There was also a first-time defeat for 12-year-old Paul Barbour, whose two-fight winning streak was ended by Christian Martinez, an 11-year-old sixth grader from the Bronx.

Barbour offered a laconic "good" when asked how he felt after his first taste of international boxing.

Former two-time world heavyweight champion Tim Witherspoon presented trophies to all the fighters on the card, which also featured two exhibition bouts between Omagh fighters after their metro opponents failed to show up. ESPN soccer analyst Tommy Smyth was the emcee.

"Maybe the results didn’t go our way, but that’s the way boxing goes. It was a brilliant event," said Omagh assistant coach Gary McGillion. "The standard of boxing here is high and we hope we’ll learn from this experience."

McGillion also hoped that the Omagh vs. New York show, arranged by the New York-based Omagh Relief Fund, in conjunction with the Irish Ropes Boxing Club of Queens, would become an annual event. "The fighters loved it," he added.

Sean Rice, chairman of the Fund, which was set up last year to raise money for victims and families of last year’s Omagh bomb blast, was pleased with the success of the event.
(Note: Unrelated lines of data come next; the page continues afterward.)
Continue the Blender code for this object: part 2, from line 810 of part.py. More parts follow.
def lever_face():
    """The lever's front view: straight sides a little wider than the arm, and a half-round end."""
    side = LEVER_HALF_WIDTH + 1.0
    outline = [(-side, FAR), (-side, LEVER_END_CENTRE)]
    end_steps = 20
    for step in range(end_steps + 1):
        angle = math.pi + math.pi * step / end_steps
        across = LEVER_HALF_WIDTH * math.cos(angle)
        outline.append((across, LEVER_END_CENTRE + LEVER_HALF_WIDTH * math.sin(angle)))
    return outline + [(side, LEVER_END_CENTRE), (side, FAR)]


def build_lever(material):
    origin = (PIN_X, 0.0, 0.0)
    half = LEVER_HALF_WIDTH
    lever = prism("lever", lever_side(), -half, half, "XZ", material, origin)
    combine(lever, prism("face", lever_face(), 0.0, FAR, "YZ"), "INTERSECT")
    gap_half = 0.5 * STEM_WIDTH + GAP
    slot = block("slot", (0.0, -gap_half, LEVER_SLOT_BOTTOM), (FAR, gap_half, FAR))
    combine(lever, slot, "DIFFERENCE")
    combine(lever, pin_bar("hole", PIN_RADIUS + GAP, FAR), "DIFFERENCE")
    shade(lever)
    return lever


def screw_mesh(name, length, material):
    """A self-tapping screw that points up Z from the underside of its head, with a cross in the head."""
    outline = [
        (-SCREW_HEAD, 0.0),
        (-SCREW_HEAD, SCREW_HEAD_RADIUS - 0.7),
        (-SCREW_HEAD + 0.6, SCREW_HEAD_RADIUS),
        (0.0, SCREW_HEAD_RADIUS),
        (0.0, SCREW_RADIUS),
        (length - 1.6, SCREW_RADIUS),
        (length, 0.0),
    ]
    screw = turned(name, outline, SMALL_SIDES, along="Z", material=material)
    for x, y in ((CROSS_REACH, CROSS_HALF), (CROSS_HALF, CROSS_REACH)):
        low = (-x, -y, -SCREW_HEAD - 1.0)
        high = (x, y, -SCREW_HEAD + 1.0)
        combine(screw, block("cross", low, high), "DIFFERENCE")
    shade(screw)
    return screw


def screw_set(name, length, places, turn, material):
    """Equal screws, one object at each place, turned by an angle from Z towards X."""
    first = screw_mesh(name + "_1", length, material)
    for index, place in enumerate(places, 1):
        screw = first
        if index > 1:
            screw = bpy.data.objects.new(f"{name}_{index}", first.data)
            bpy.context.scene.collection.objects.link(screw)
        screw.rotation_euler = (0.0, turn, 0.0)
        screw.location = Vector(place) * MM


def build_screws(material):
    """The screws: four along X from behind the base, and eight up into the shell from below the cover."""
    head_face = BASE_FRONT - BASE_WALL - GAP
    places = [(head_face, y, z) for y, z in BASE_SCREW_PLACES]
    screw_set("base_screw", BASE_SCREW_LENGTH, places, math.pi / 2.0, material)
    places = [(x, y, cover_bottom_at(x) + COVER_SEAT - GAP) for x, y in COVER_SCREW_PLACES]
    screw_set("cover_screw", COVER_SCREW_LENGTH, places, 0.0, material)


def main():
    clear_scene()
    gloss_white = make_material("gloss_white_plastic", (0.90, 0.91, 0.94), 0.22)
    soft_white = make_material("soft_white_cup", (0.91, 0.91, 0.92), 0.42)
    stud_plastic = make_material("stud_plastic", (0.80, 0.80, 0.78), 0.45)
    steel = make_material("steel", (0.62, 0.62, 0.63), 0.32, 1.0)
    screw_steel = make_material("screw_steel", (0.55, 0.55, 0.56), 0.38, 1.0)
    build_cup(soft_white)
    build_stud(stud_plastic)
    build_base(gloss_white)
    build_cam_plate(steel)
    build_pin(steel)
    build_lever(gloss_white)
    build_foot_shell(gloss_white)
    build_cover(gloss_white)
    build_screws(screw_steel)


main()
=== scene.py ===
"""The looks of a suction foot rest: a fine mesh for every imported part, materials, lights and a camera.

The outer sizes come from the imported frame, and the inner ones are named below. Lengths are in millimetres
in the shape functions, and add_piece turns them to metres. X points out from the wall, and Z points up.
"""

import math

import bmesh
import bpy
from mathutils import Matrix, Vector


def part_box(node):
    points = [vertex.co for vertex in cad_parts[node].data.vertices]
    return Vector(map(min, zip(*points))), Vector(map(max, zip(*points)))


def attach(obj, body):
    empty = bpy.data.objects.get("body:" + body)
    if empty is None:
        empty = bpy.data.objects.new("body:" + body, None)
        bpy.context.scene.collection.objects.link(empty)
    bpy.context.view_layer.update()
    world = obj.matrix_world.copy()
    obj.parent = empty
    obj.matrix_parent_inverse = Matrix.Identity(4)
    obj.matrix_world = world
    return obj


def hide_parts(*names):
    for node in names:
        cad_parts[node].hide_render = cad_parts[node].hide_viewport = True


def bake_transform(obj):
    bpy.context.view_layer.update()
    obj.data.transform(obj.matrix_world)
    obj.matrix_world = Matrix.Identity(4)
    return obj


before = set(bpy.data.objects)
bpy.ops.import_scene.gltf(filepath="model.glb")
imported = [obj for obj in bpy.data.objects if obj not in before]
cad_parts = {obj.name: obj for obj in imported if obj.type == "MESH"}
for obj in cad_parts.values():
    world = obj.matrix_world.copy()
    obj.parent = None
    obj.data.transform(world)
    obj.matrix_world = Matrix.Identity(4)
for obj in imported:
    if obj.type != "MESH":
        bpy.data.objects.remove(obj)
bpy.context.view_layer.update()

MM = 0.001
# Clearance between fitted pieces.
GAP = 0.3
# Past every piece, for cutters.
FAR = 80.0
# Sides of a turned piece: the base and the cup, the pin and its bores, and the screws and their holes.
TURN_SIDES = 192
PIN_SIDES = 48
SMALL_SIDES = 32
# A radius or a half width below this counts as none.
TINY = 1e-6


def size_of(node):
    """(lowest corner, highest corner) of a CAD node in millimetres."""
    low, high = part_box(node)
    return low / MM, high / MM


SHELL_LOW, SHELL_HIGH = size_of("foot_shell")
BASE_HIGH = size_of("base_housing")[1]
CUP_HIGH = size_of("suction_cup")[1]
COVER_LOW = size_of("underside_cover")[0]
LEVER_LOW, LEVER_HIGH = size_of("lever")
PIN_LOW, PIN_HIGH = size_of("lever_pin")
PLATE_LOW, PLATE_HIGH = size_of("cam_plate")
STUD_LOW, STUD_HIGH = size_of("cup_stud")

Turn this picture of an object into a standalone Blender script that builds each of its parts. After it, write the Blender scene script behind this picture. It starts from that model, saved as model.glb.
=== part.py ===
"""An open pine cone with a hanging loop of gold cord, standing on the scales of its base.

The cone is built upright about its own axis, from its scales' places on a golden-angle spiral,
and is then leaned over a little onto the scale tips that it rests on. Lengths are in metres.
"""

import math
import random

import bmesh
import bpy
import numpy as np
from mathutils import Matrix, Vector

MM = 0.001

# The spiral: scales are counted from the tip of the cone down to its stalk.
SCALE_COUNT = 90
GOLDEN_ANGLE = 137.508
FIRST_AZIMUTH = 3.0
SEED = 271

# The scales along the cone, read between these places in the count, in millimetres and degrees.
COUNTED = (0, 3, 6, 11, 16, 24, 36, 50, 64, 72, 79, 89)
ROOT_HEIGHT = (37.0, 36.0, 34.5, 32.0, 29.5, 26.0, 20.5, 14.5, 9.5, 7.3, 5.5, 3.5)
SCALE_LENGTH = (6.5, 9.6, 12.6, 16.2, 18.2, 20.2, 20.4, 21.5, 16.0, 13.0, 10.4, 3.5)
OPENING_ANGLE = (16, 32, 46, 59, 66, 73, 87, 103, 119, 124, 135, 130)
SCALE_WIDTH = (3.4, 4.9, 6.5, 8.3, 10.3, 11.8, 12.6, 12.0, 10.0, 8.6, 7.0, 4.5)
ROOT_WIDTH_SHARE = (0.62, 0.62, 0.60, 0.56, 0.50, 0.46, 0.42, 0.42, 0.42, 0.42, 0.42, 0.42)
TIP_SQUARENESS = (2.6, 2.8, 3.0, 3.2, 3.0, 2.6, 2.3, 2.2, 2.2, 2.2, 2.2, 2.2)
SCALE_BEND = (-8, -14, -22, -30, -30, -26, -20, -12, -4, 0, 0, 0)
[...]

"Great atmosphere," Rice remarked. "I’m happy for the support we got and the outcome."

One of the goals was to give the fighters a break and a taste of life beyond Northern Ireland.

The Omagh boxers, who ranged in age from 12 to 21, were scheduled to visit tourist spots in New York City and Washington, D.C., including the White House before returning home.